Rejection HURTS
Well, we made through Monday. I am hoping we all fun telling people what they did on the weekend. In this blog I want to be a little more vulnerable with you. I wish everything I wrote were cupcake and rainbows, but reality is no one has a perfect life you're going to have some bumps in it. Sometimes we apply for the perfect job and your prep and prep for it and when you think that you have it, you get the hr letter of rejection and you think to yourself "Why didn't they choose me, I rocked that interview". And by the time you're done getting mad, you start looking for another job and practice even harder to get that job. There are probably more examples of your life that has bumps in it. I know from experience of receiving rejection and it hurts like heck.
I went to school to be an electrician and I thought this profession was going to be good fit for me, but I thought wrong. In my mind I thought being an electrician was making someone dream come alive. The feeling of building something that your customer will live in made me feel so worth it and appreciated. Not all my jobs were houses, some were new stores. I remember being done with this job, I got a call from my boss, and he is telling me, "You're going to work here with this company." Me being excited and feeling confident with himself said to my boss, "sure, tell me what time I need to be there". The next day I drove up to the site and getting pumped and ready for the day. I walk up the owner of the company and said, "hello my name Tim, I am working with you guys today." Not even a second the owner calls his buddy and starts chuckling and proceeds to tell him "I'm working with a green card today." I remember hearing those words and not really doing anything about because I didn't really know what that meant.
When I was done with that project I drove home and my mom ask, " How was your day?" I said to her "It was fine, but I want ask you something, what does it mean if someone calls you a greens card?" The look on my mother face was priceless. She replied to me and said, " It means that you are not a citizen." Fun fact. I know I'm Colombian and no I can't ever be president, but I do know that I am a citizen of USA. I have a ton of papers to prove that I am.
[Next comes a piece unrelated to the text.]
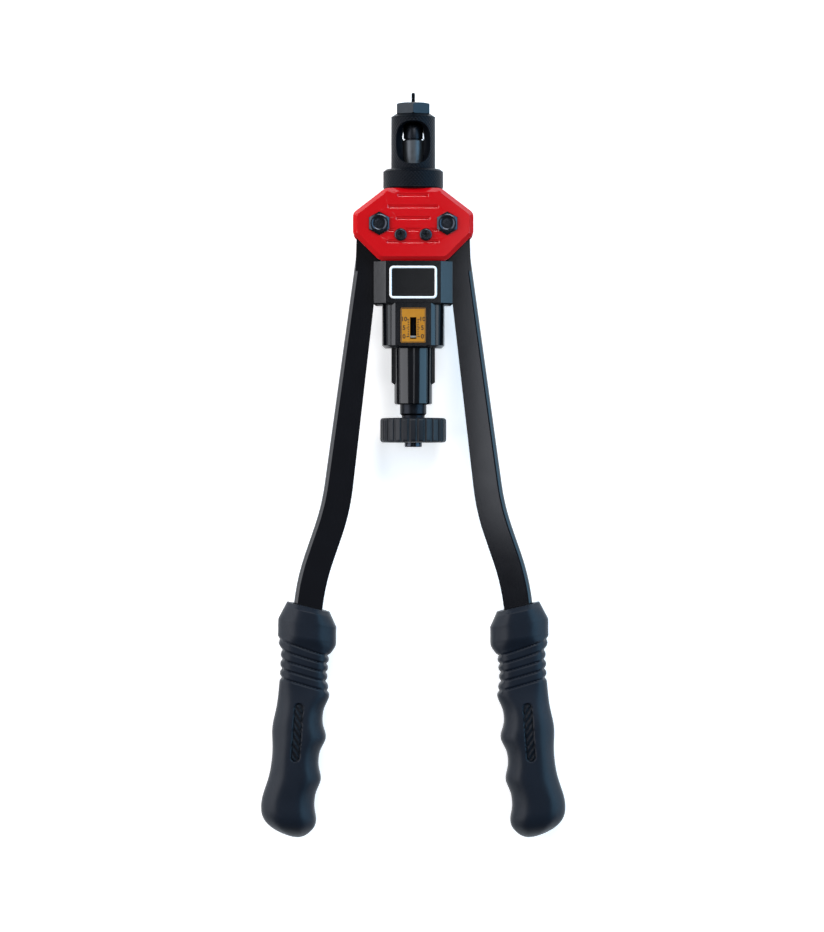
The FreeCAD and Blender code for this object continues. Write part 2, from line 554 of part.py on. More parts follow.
# ---------------------------------------------------------------------- draw train
def draw_yoke():
    """The yoke: two cheeks either side of the levers, joined round the draw tube, forked for the drive pins."""
    pin_slot = DRIVE_PIN_D / 2 + DRIVE_SLOT_GAP
    end_x = COVER_HALF_WIDTH - COVER_RIM - SIDE_GAP
    right = [
        (CORE_HALF_WIDTH + 0.4, YOKE_FOOT_Y, 0), (PIVOT_X - 1.6, -17.8, 1.5), (PIVOT_X + 2.0, -17.8, 3),
        (DRIVE_PIN_X + 0.5, -12.0, 2), (end_x, -8.2, 1), (end_x, -1.6, 0.6),
        (DRIVE_PIN_X - 0.2, 1.0, 2), (PIVOT_X + 4.6, 4.4, 2), (PIVOT_X + 1.2, 7.4, 2), (PIVOT_X - 2.2, 7.0, 1.5),
        (CORE_HALF_WIDTH + 0.4, YOKE_TOP_Y, 0),
    ]
    outline = right + [(-x, y, r) for x, y, r in reversed(right)]
    room = inside_cover(YOKE_IN_Z - 1, YOKE_OUT_Z + 1).translated(point(0, -STROKE - SIDE_GAP))
    cheek = plate(outline, YOKE_IN_Z, YOKE_OUT_Z).common(room)
    waist = PIVOT_X - LEVER_HUB_R - SIDE_GAP
    hub = block(-waist, waist, YOKE_FOOT_Y, YOKE_TOP_Y, -YOKE_OUT_Z, YOKE_OUT_Z)
    yoke = hub.fuse([cheek, mirror_z(cheek)])
    slot_r = BOLT_D / 2 + SIDE_GAP
    end_play = 4 * RUN_FIT
    for side in (1, -1):
        x = side * PIVOT_X
        for end_y in (end_play, -STROKE - end_play):
            yoke = yoke.cut(rod_z(2 * slot_r, x, end_y, -FAR, FAR))
        yoke = yoke.cut(block(x - slot_r, x + slot_r, -STROKE - end_play, end_play, -FAR, FAR))
        inner = side * (DRIVE_PIN_X - DRIVE_SLOT_GAP)
        yoke = yoke.cut(rod_z(2 * pin_slot, inner, DRIVE_PIN_Y, -FAR, FAR))
        x_low, x_high = sorted((inner, side * FAR))
        yoke = yoke.cut(block(x_low, x_high, DRIVE_PIN_Y - pin_slot, DRIVE_PIN_Y + pin_slot, -FAR, FAR))
    return yoke.cut(rod_y(YOKE_SPIGOT_D, YOKE_FOOT_Y - 1, YOKE_TOP_Y + 1))


def draw_tube():
    """The draw tube: screwed into the yoke, it slides in the body and carries the thrust bearing."""
    tube = rod_y(DRAW_TUBE_D, TUBE_FOOT_Y, YOKE_FOOT_Y).fuse(rod_y(YOKE_SPIGOT_D, YOKE_FOOT_Y, YOKE_TOP_Y))
    tube = tube.cut(rod_y(SPINDLE_D + 2 * RUN_FIT, TUBE_FOOT_Y - 1, YOKE_TOP_Y + 1))
    return tube.cut(stroke_pointer())


def stroke_pointer():
    """A key set in the draw tube. It shows in the scale's slot and keeps the yoke from turning."""
    half = SLOT_WIDTH / 2 - 2 * RUN_FIT
    return block(-half, half, POINTER_Y - POINTER_HEIGHT / 2, POINTER_Y + POINTER_HEIGHT / 2,
                 DRAW_TUBE_D / 2 - POINTER_ROOT, SCALE_FLAT_Z - POINTER_SUNK)


def thrust_race(y_top):
    bore = SPINDLE_D / 2 + 2 * RUN_FIT
    outer = DRAW_TUBE_D / 2 - 2 * RUN_FIT
    return rod_y(2 * outer, y_top - RACE_THICK, y_top).cut(rod_y(2 * bore, y_top - RACE_THICK - 1, y_top + 1))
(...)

The next day, I went to my boss and explained my frustration from yesterday. My boss sat me down and told me what the gentlemen said, " This contractor doesn't like to work with Mexicans, and he thought you were a Mexican, so don't take it personal," I told him, " I'm not Mexican, I'm Hispanic and this is the kind of crap that makes me hate this industry because of people like him, don't respect me has a human being." I remember quitting that day and not looking back.
Rejection hurts because all your trying to do in the world is to be accepted by people and live your life. I still struggle with accepting who I am because of past experiences of people making me feel so small. I know that I'm a good person but I'm not even close to perfect, but one thing I feel I'm good at is accepting people of who they are.
Next time you feel a little bit of rejection, think of 3 things that makes you feel special and loved. I do this exercise with my kids every day. If you try this little exercise, you might love yourself even more than you think it.